Given task. Would you pull out every line of the material that contains the string "three"?

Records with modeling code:
----------

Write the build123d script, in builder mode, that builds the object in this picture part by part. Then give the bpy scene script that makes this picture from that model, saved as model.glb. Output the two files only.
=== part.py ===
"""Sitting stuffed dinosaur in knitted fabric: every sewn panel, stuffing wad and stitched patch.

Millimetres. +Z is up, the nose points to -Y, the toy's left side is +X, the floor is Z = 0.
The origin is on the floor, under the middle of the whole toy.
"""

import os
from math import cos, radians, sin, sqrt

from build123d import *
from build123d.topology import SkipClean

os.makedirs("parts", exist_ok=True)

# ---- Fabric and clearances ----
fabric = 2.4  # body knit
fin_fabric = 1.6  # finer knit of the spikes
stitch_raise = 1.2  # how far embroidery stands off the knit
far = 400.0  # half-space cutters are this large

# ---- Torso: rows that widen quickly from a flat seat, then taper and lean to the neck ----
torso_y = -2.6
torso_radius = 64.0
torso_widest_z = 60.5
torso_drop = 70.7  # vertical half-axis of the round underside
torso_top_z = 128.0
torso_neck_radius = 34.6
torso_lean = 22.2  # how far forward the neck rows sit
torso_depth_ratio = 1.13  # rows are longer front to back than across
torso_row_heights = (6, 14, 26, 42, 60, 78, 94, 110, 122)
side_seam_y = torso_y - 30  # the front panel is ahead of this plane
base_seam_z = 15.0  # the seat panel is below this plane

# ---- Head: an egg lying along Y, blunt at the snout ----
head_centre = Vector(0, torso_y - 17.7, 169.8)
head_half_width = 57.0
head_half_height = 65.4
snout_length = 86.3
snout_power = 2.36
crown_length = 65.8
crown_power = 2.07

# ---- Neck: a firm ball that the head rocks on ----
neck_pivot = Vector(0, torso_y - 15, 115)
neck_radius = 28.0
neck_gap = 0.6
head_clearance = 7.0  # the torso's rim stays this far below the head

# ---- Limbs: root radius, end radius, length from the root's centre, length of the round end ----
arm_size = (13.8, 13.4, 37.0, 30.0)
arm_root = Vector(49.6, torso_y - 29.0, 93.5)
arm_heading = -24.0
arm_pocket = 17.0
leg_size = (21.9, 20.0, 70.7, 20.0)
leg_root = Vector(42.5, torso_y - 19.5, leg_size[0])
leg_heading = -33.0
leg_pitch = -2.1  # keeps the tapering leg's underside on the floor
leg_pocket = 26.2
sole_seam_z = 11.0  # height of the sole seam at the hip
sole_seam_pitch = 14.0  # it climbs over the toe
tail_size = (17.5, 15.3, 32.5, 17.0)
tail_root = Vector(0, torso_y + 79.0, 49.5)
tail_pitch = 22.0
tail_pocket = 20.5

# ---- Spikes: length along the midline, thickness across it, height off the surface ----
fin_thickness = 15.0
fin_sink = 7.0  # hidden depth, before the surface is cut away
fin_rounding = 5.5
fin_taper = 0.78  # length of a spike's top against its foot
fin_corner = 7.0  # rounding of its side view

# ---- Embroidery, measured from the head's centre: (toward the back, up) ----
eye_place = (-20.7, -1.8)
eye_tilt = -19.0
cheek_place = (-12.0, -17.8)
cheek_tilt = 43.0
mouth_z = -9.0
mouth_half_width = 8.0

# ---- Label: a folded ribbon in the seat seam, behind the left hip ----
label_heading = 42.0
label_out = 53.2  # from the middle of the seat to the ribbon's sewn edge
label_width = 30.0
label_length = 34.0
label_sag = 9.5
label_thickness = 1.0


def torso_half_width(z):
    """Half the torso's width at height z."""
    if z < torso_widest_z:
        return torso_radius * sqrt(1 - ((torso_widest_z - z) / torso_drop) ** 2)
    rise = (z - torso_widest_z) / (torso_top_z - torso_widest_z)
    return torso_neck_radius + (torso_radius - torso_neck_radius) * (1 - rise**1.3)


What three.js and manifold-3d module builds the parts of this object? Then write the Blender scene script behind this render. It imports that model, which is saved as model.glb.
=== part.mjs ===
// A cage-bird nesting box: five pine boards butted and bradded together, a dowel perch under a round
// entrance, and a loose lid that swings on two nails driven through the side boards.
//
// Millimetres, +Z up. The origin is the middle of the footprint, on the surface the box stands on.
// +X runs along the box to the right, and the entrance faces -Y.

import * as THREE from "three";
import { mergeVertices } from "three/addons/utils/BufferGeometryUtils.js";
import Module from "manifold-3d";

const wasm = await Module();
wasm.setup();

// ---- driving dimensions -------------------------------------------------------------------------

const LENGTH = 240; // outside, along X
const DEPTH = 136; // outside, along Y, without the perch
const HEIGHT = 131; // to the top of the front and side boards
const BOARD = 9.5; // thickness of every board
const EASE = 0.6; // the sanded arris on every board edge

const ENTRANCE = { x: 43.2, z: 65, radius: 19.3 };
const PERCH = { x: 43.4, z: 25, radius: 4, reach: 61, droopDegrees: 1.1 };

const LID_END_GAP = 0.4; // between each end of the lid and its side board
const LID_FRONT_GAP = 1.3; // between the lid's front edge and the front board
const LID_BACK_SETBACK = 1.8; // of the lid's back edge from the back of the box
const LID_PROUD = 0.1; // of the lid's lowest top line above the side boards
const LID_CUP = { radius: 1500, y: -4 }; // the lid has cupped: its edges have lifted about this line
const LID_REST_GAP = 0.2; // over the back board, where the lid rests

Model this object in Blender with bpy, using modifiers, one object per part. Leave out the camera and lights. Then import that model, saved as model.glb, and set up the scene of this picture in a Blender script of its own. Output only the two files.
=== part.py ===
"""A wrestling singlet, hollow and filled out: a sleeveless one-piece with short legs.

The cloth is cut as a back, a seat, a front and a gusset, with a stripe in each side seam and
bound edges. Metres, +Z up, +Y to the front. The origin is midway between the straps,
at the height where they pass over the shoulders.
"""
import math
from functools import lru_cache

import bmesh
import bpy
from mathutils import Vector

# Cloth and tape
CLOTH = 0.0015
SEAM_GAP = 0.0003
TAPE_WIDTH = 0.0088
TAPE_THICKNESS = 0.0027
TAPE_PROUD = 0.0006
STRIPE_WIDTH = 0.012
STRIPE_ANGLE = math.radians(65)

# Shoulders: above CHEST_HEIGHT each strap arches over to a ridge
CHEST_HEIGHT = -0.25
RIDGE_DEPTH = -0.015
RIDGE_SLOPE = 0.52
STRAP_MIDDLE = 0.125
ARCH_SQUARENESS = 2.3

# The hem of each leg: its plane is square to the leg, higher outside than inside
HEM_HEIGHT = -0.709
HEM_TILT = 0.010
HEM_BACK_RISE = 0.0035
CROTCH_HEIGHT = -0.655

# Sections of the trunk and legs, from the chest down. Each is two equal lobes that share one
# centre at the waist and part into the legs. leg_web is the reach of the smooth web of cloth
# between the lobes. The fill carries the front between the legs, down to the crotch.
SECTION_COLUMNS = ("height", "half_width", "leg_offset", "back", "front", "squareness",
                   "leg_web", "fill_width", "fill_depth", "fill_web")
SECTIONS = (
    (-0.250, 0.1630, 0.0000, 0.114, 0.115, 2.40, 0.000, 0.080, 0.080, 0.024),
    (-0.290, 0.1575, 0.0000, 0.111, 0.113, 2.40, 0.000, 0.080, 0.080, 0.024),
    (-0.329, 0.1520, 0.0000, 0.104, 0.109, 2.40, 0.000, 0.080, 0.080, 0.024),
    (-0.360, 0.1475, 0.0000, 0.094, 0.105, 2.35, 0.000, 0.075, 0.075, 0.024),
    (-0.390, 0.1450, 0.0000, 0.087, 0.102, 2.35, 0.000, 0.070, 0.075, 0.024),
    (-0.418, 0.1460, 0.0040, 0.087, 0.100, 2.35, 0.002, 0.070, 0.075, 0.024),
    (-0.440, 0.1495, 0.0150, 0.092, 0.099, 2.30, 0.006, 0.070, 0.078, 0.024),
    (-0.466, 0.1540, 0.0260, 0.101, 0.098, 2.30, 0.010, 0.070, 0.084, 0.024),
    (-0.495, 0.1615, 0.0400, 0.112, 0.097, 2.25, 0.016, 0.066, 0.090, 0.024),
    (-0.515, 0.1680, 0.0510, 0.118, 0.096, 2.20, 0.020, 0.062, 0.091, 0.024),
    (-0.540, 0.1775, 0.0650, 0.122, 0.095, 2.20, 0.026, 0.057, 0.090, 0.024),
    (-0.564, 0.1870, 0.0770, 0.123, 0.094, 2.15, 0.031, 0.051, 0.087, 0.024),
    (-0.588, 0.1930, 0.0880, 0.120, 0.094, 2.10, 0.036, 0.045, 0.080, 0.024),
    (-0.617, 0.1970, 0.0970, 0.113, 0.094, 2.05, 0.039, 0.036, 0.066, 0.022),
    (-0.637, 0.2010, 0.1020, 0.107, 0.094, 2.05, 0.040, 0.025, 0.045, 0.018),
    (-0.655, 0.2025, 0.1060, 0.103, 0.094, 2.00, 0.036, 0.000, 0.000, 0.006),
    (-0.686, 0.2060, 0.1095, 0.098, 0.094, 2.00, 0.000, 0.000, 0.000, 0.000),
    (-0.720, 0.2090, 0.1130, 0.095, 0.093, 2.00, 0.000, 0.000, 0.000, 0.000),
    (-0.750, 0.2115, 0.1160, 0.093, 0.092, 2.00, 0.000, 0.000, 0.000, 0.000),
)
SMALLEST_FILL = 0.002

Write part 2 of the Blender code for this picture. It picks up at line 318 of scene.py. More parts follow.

----------

Output for this task.
What three.js and manifold-3d module builds the parts of this object? Then write the Blender scene script behind this render. It imports that model, which is saved as model.glb.
import * as THREE from "three";
import { mergeVertices } from "three/addons/utils/BufferGeometryUtils.js";